== STATED GOAL ==
Output every record word for word.

RAW DATA start

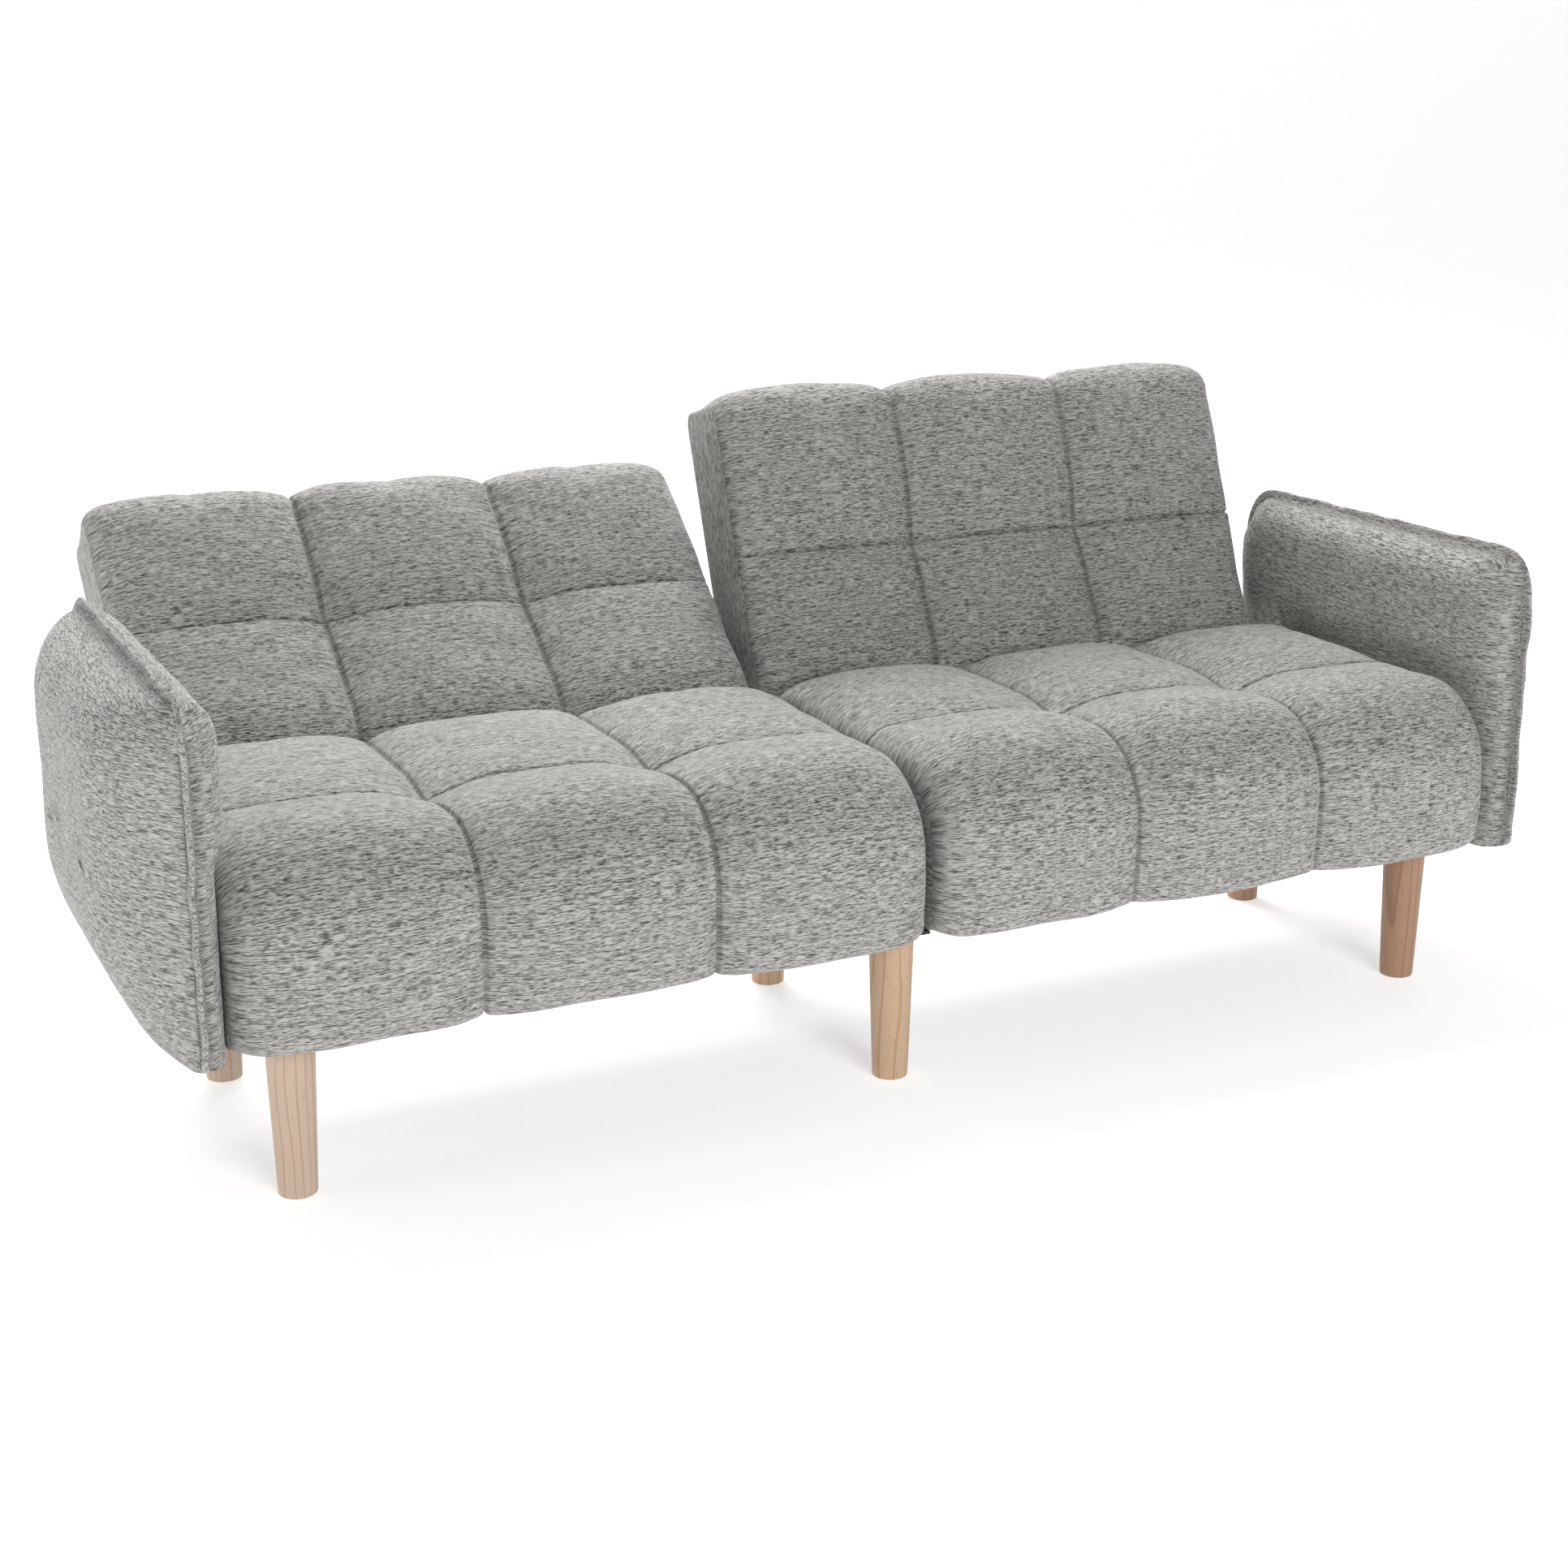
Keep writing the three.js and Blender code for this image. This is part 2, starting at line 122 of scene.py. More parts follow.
# ---- Outlines and stations ------------------------------------------------------------------------
class Loop:
    """A closed outline with rounded corners, read by distance along it. Runs counter-clockwise."""

    def __init__(self, corners, fine=0.0005):
        points = []
        count = len(corners)
        for i, (a, b, radius) in enumerate(corners):
            corner = np.array((a, b))
            before = np.array(corners[i - 1][:2]) - corner
            after = np.array(corners[(i + 1) % count][:2]) - corner
            before /= np.linalg.norm(before)
            after /= np.linalg.norm(after)
            half = math.acos(float(np.clip(before @ after, -1, 1))) / 2
            reach = radius / math.tan(half)
            centre = corner + (before + after) / np.linalg.norm(before + after) * radius / math.sin(half)
            start = corner + before * reach - centre
            end = corner + after * reach - centre
            sweep = math.atan2(start[0] * end[1] - start[1] * end[0], float(start @ end))
            steps = max(3, int(abs(sweep) * radius / fine))
            for k in range(steps + 1):
                turn = sweep * k / steps
                c, s = math.cos(turn), math.sin(turn)
                points.append(centre + (c * start[0] - s * start[1], s * start[0] + c * start[1]))
        points.append(points[0])
        self.points = np.array(points)
        self.along = np.concatenate(
            [[0], np.cumsum(np.linalg.norm(np.diff(self.points, axis=0), axis=1))])
        self.length = self.along[-1]

    def at(self, s):
        s = np.mod(s, self.length)
        return np.stack([np.interp(s, self.along, self.points[:, k]) for k in (0, 1)], -1)

    def normal(self, s, reach=0.004):
        """Outward unit normal, smoothed over a short reach so that corners turn gently."""
        tangent = self.at(np.asarray(s) + reach) - self.at(np.asarray(s) - reach)
        normal = np.stack([tangent[..., 1], -tangent[..., 0]], -1)
        return normal / np.linalg.norm(normal, axis=-1, keepdims=True)

    def find(self, a, b):
        """Distance along the loop of its point closest to (a, b)."""
        places = np.arange(0, self.length, 0.0005)
        return float(places[np.argmin(np.linalg.norm(self.at(places) - (a, b), axis=1))])


def graded(start, end, seams, step, close=(0.0018, 0.0045, 0.009)):
    """Stations from start to end, about a step apart and closer together beside each seam."""
    marks = {start, end, *seams}
    for seam in seams:
        for offset in close:
            marks.update(m for m in (seam - offset, seam + offset) if start < m < end)
    fixed = sorted(marks)
    stations = []
    for low, high in zip(fixed, fixed[1:]):
        pieces = max(1, round((high - low) / step))
        stations += [low + (high - low) * k / pieces for k in range(pieces)]
    return np.array(stations + [end])


def pillow(q, power=2.4, fullness=0.58):
    """Height of a stuffed cell from 0 at its sewn edge (q = -1 or 1) to 1 in its middle."""
    return np.clip(1 - np.abs(np.clip(q, -1, 1)) ** power, 0, 1) ** fullness


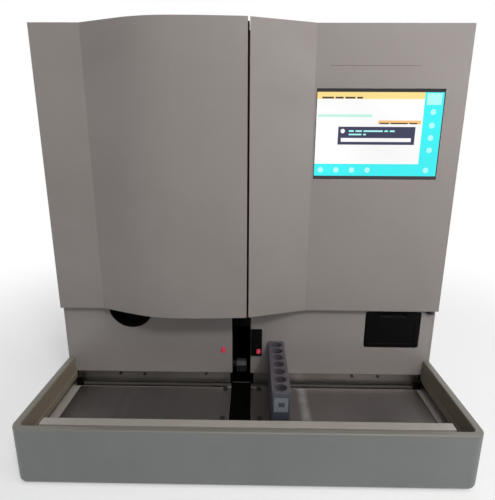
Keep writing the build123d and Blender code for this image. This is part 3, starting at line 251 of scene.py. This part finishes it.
# Eased edges: the small radius that every real edge has, and where it is rubbed.
eased_edge, edge_in, edge_out = new_group(
    "eased_edge", {"Radius": 0.0012}, {"Normal": "NodeSocketVector", "Rubbed": "NodeSocketFloat"})
rounded = place(eased_edge, "ShaderNodeBevel", {"Radius": edge_in.outputs["Radius"]}, samples=4)
flat = place(eased_edge, "ShaderNodeNewGeometry", {})
agree = place(eased_edge, "ShaderNodeVectorMath",
              {0: rounded.outputs[0], 1: flat.outputs["Normal"]}, operation="DOT_PRODUCT")
rubbed = place(eased_edge, "ShaderNodeMapRange",
               {"Value": agree.outputs["Value"], "From Min": 0.97, "From Max": 0.75})
eased_edge.links.new(rounded.outputs[0], edge_out.inputs["Normal"])
eased_edge.links.new(rubbed.outputs[0], edge_out.inputs["Rubbed"])


def blend(tree, amount, first, second):
    """The first colour, going over to the second by the amount."""
    mix = tree.nodes.new("ShaderNodeMix")
    mix.data_type = "RGBA"
    for socket, value in ((mix.inputs[0], amount), (mix.inputs[6], first), (mix.inputs[7], second)):
        if isinstance(value, bpy.types.NodeSocket):
            tree.links.new(value, socket)
        else:
            socket.default_value = value
    return mix.outputs[2]


def times(tree, value, factor):
    """A mask made weaker."""
    return place(tree, "ShaderNodeMath", {0: value, 1: factor}, operation="MULTIPLY").outputs[0]


def skin(name, colour, shade, gloss, grain=1400.0, depth=0.00002, marks=0.5, dust=0.25,
         edge=0.0012, edge_colour=None, sheen=0.5):
    """A painted or moulded skin: marks shade it, dust lies on it and its edges are eased.

    gloss is the roughness of the clean and of the marked surface."""
    material, tree = new_material(name)
    handled = use_group(tree, hand_marks).outputs["Mask"]
    eased = use_group(tree, eased_edge, Radius=edge)
    body = blend(tree, times(tree, handled, marks), colour, shade)
    rub = edge_colour or [min(1.0, 1.25 * c) for c in colour]
    body = blend(tree, times(tree, eased.outputs["Rubbed"], 0.45), body, rub)
    lying = use_group(tree, settled_dust, Amount=dust).outputs["Mask"]
    body = blend(tree, lying, body, srgb(172, 168, 160))
    rough = place(tree, "ShaderNodeMapRange",
                  {"Value": handled, "To Min": gloss[0], "To Max": gloss[1]})
    grains = use_group(tree, skin_grain, Scale=grain)
    bump = place(tree, "ShaderNodeBump",
                 {"Height": grains.outputs["Height"], "Strength": 0.6, "Distance": depth,
                  "Normal": eased.outputs["Normal"]})
    shell = place(tree, "ShaderNodeBsdfPrincipled",
                  {"Base Color": body, "Roughness": rough.outputs[0], "Normal": bump.outputs[0]})
    shell.inputs["Specular IOR Level"].default_value = sheen
    place(tree, "ShaderNodeOutputMaterial", {"Surface": shell.outputs[0]})
    return material


def dress(material, *names):
    """Gives CAD nodes their material."""
    for name in names:
        for slot in nodes[name].material_slots:
            slot.material = material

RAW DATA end

== TASK RESPONSE ==
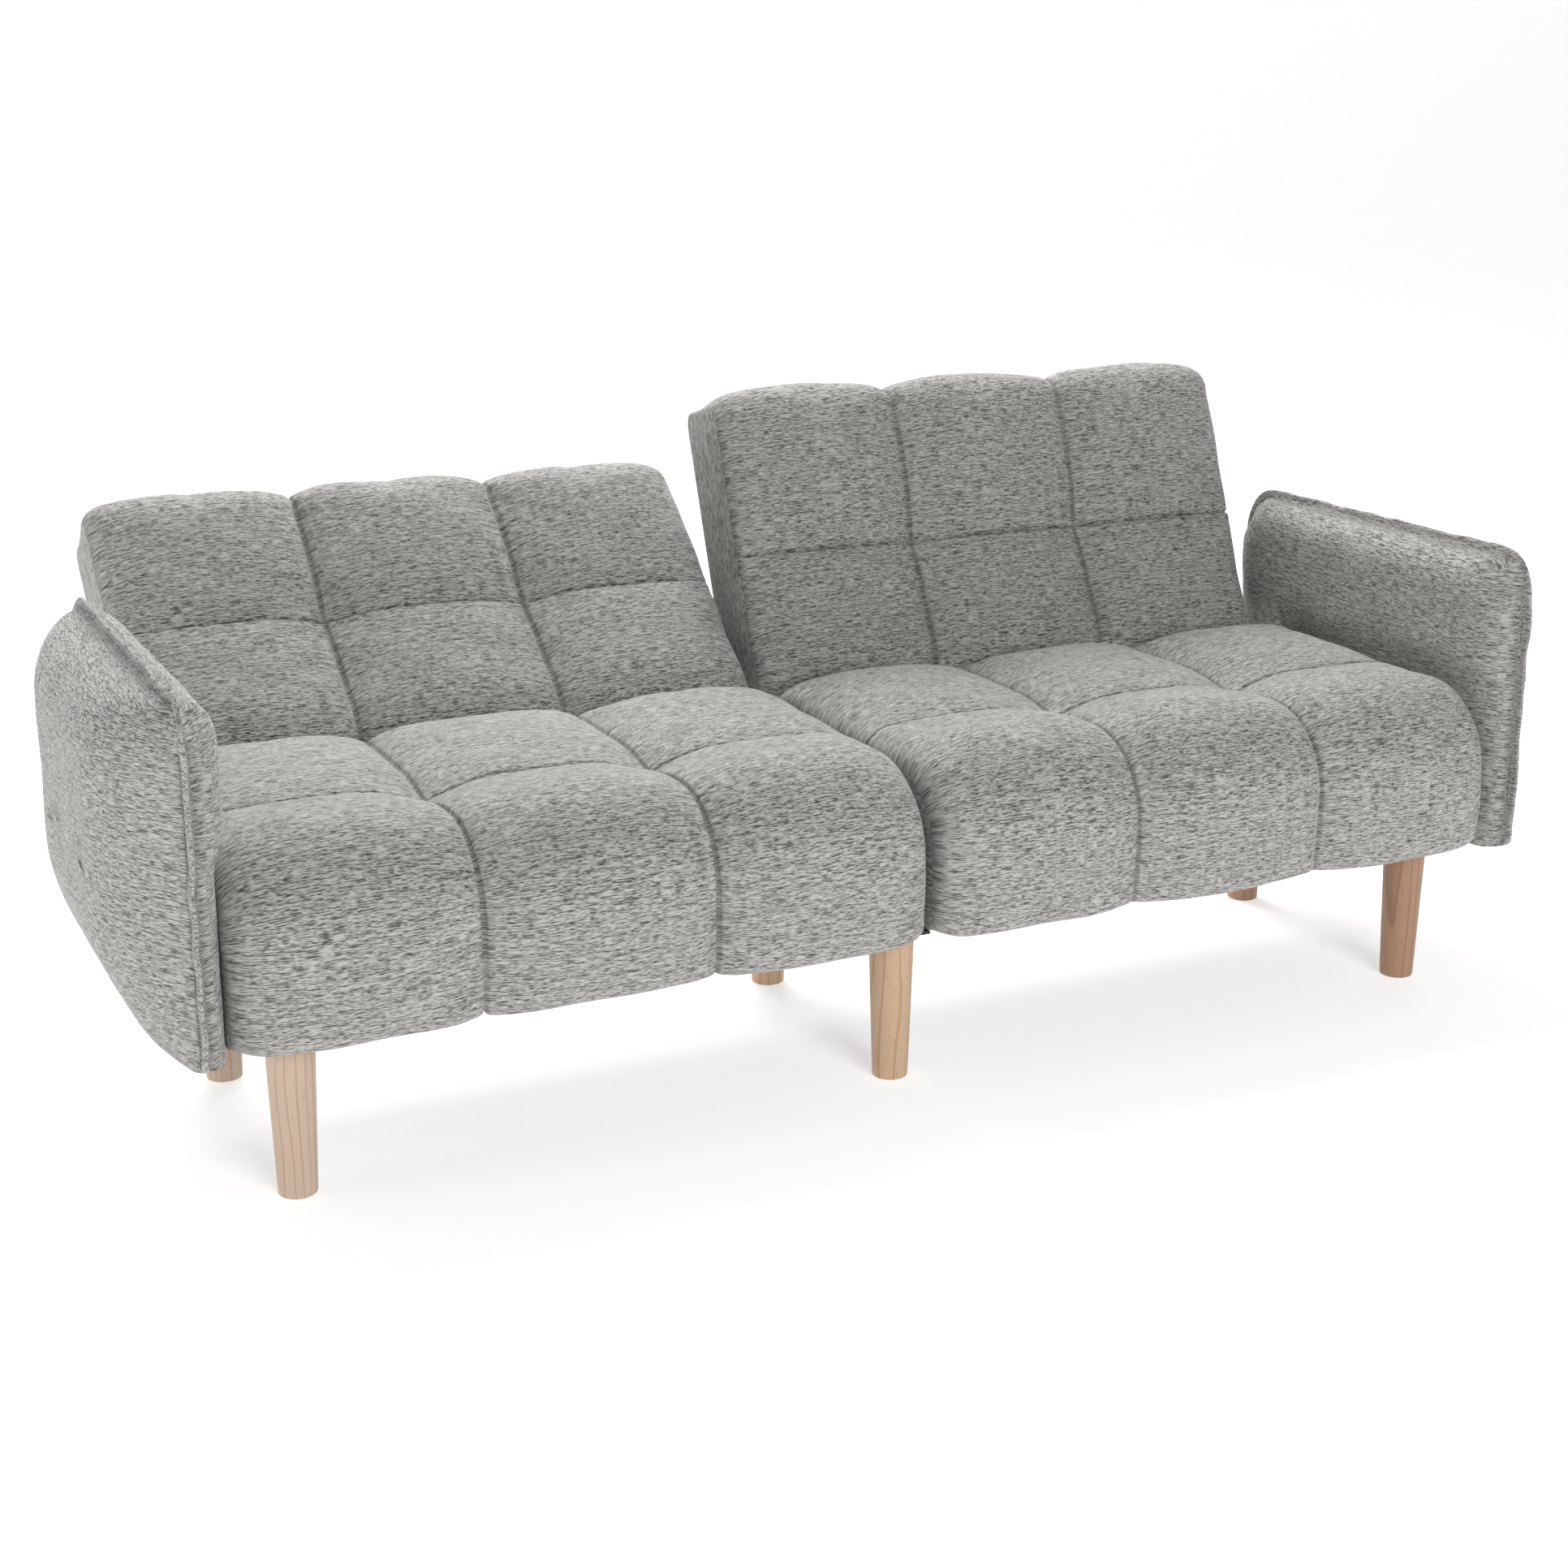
Keep writing the three.js and Blender code for this image. This is part 2, starting at line 122 of scene.py. More parts follow.
# ---- Outlines and stations ------------------------------------------------------------------------
class Loop:
    """A closed outline with rounded corners, read by distance along it. Runs counter-clockwise."""

    def __init__(self, corners, fine=0.0005):
        points = []
        count = len(corners)
        for i, (a, b, radius) in enumerate(corners):
            corner = np.array((a, b))
            before = np.array(corners[i - 1][:2]) - corner
            after = np.array(corners[(i + 1) % count][:2]) - corner
            before /= np.linalg.norm(before)
            after /= np.linalg.norm(after)
            half = math.acos(float(np.clip(before @ after, -1, 1))) / 2
            reach = radius / math.tan(half)
            centre = corner + (before + after) / np.linalg.norm(before + after) * radius / math.sin(half)
            start = corner + before * reach - centre
            end = corner + after * reach - centre
            sweep = math.atan2(start[0] * end[1] - start[1] * end[0], float(start @ end))
            steps = max(3, int(abs(sweep) * radius / fine))
            for k in range(steps + 1):
                turn = sweep * k / steps
                c, s = math.cos(turn), math.sin(turn)
                points.append(centre + (c * start[0] - s * start[1], s * start[0] + c * start[1]))
        points.append(points[0])
        self.points = np.array(points)
        self.along = np.concatenate(
            [[0], np.cumsum(np.linalg.norm(np.diff(self.points, axis=0), axis=1))])
        self.length = self.along[-1]

    def at(self, s):
        s = np.mod(s, self.length)
        return np.stack([np.interp(s, self.along, self.points[:, k]) for k in (0, 1)], -1)

    def normal(self, s, reach=0.004):
        """Outward unit normal, smoothed over a short reach so that corners turn gently."""
        tangent = self.at(np.asarray(s) + reach) - self.at(np.asarray(s) - reach)
        normal = np.stack([tangent[..., 1], -tangent[..., 0]], -1)
        return normal / np.linalg.norm(normal, axis=-1, keepdims=True)

    def find(self, a, b):
        """Distance along the loop of its point closest to (a, b)."""
        places = np.arange(0, self.length, 0.0005)
        return float(places[np.argmin(np.linalg.norm(self.at(places) - (a, b), axis=1))])


def graded(start, end, seams, step, close=(0.0018, 0.0045, 0.009)):
    """Stations from start to end, about a step apart and closer together beside each seam."""
    marks = {start, end, *seams}
    for seam in seams:
        for offset in close:
            marks.update(m for m in (seam - offset, seam + offset) if start < m < end)
    fixed = sorted(marks)
    stations = []
    for low, high in zip(fixed, fixed[1:]):
        pieces = max(1, round((high - low) / step))
        stations += [low + (high - low) * k / pieces for k in range(pieces)]
    return np.array(stations + [end])


def pillow(q, power=2.4, fullness=0.58):
    """Height of a stuffed cell from 0 at its sewn edge (q = -1 or 1) to 1 in its middle."""
    return np.clip(1 - np.abs(np.clip(q, -1, 1)) ** power, 0, 1) ** fullness


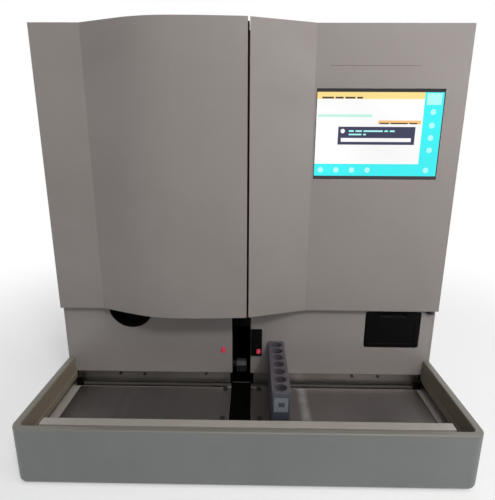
Keep writing the build123d and Blender code for this image. This is part 3, starting at line 251 of scene.py. This part finishes it.
# Eased edges: the small radius that every real edge has, and where it is rubbed.
eased_edge, edge_in, edge_out = new_group(
    "eased_edge", {"Radius": 0.0012}, {"Normal": "NodeSocketVector", "Rubbed": "NodeSocketFloat"})
rounded = place(eased_edge, "ShaderNodeBevel", {"Radius": edge_in.outputs["Radius"]}, samples=4)
flat = place(eased_edge, "ShaderNodeNewGeometry", {})
agree = place(eased_edge, "ShaderNodeVectorMath",
              {0: rounded.outputs[0], 1: flat.outputs["Normal"]}, operation="DOT_PRODUCT")
rubbed = place(eased_edge, "ShaderNodeMapRange",
               {"Value": agree.outputs["Value"], "From Min": 0.97, "From Max": 0.75})
eased_edge.links.new(rounded.outputs[0], edge_out.inputs["Normal"])
eased_edge.links.new(rubbed.outputs[0], edge_out.inputs["Rubbed"])


def blend(tree, amount, first, second):
    """The first colour, going over to the second by the amount."""
    mix = tree.nodes.new("ShaderNodeMix")
    mix.data_type = "RGBA"
    for socket, value in ((mix.inputs[0], amount), (mix.inputs[6], first), (mix.inputs[7], second)):
        if isinstance(value, bpy.types.NodeSocket):
            tree.links.new(value, socket)
        else:
            socket.default_value = value
    return mix.outputs[2]


def times(tree, value, factor):
    """A mask made weaker."""
    return place(tree, "ShaderNodeMath", {0: value, 1: factor}, operation="MULTIPLY").outputs[0]


def skin(name, colour, shade, gloss, grain=1400.0, depth=0.00002, marks=0.5, dust=0.25,
         edge=0.0012, edge_colour=None, sheen=0.5):
    """A painted or moulded skin: marks shade it, dust lies on it and its edges are eased.

    gloss is the roughness of the clean and of the marked surface."""
    material, tree = new_material(name)
    handled = use_group(tree, hand_marks).outputs["Mask"]
    eased = use_group(tree, eased_edge, Radius=edge)
    body = blend(tree, times(tree, handled, marks), colour, shade)
    rub = edge_colour or [min(1.0, 1.25 * c) for c in colour]
    body = blend(tree, times(tree, eased.outputs["Rubbed"], 0.45), body, rub)
    lying = use_group(tree, settled_dust, Amount=dust).outputs["Mask"]
    body = blend(tree, lying, body, srgb(172, 168, 160))
    rough = place(tree, "ShaderNodeMapRange",
                  {"Value": handled, "To Min": gloss[0], "To Max": gloss[1]})
    grains = use_group(tree, skin_grain, Scale=grain)
    bump = place(tree, "ShaderNodeBump",
                 {"Height": grains.outputs["Height"], "Strength": 0.6, "Distance": depth,
                  "Normal": eased.outputs["Normal"]})
    shell = place(tree, "ShaderNodeBsdfPrincipled",
                  {"Base Color": body, "Roughness": rough.outputs[0], "Normal": bump.outputs[0]})
    shell.inputs["Specular IOR Level"].default_value = sheen
    place(tree, "ShaderNodeOutputMaterial", {"Surface": shell.outputs[0]})
    return material


def dress(material, *names):
    """Gives CAD nodes their material."""
    for name in names:
        for slot in nodes[name].material_slots:
            slot.material = material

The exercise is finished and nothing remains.